-- START Given data --

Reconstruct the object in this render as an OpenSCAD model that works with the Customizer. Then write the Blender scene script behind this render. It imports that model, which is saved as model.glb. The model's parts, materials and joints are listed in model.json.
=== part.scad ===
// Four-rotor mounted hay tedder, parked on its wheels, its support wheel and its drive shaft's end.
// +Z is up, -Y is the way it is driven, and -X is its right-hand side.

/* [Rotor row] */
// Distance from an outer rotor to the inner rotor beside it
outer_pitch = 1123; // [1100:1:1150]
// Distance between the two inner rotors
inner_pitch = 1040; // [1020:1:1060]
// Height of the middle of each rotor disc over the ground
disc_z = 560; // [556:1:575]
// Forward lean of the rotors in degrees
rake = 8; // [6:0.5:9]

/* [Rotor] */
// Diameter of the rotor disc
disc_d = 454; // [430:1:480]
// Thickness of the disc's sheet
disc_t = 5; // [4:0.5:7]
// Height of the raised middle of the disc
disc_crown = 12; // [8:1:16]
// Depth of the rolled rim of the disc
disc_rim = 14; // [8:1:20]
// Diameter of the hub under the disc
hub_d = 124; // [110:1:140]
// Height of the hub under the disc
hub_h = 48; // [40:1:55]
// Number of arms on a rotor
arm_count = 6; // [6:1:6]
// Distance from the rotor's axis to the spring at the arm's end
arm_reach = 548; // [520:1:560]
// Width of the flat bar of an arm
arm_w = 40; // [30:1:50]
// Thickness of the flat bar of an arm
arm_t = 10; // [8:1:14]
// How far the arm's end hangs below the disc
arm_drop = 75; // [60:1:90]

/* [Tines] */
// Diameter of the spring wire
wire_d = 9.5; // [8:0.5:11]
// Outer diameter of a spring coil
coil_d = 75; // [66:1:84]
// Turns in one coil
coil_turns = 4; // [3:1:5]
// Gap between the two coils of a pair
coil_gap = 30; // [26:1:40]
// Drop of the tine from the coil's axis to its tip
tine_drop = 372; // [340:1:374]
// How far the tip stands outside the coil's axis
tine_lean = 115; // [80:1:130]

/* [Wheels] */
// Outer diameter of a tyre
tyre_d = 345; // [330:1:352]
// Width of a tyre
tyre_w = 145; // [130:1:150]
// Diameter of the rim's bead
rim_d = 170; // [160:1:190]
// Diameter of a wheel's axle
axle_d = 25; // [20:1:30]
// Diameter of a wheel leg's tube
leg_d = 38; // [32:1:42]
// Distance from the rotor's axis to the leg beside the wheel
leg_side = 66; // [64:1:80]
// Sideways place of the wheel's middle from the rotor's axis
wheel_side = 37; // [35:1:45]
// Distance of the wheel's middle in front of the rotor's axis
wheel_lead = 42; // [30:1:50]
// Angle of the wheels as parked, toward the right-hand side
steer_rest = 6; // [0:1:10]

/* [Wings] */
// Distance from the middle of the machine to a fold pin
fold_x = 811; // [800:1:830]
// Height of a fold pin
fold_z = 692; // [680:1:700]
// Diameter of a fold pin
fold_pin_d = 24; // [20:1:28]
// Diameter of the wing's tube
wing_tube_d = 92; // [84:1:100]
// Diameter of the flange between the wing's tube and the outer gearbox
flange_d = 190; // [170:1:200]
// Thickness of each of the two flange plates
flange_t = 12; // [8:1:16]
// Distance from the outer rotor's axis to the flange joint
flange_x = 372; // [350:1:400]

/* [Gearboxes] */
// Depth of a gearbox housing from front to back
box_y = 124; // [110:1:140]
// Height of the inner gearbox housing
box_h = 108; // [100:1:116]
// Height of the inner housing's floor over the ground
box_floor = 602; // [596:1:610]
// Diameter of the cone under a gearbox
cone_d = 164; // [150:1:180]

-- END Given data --

- What is required -
Print, unaltered, every line from the beginning of the material down to the line with "rake = 8; // [6:0.5:9]".

- Task answer -
Reconstruct the object in this render as an OpenSCAD model that works with the Customizer. Then write the Blender scene script behind this render. It imports that model, which is saved as model.glb. The model's parts, materials and joints are listed in model.json.
=== part.scad ===
// Four-rotor mounted hay tedder, parked on its wheels, its support wheel and its drive shaft's end.
// +Z is up, -Y is the way it is driven, and -X is its right-hand side.

/* [Rotor row] */
// Distance from an outer rotor to the inner rotor beside it
outer_pitch = 1123; // [1100:1:1150]
// Distance between the two inner rotors
inner_pitch = 1040; // [1020:1:1060]
// Height of the middle of each rotor disc over the ground
disc_z = 560; // [556:1:575]
// Forward lean of the rotors in degrees
rake = 8; // [6:0.5:9]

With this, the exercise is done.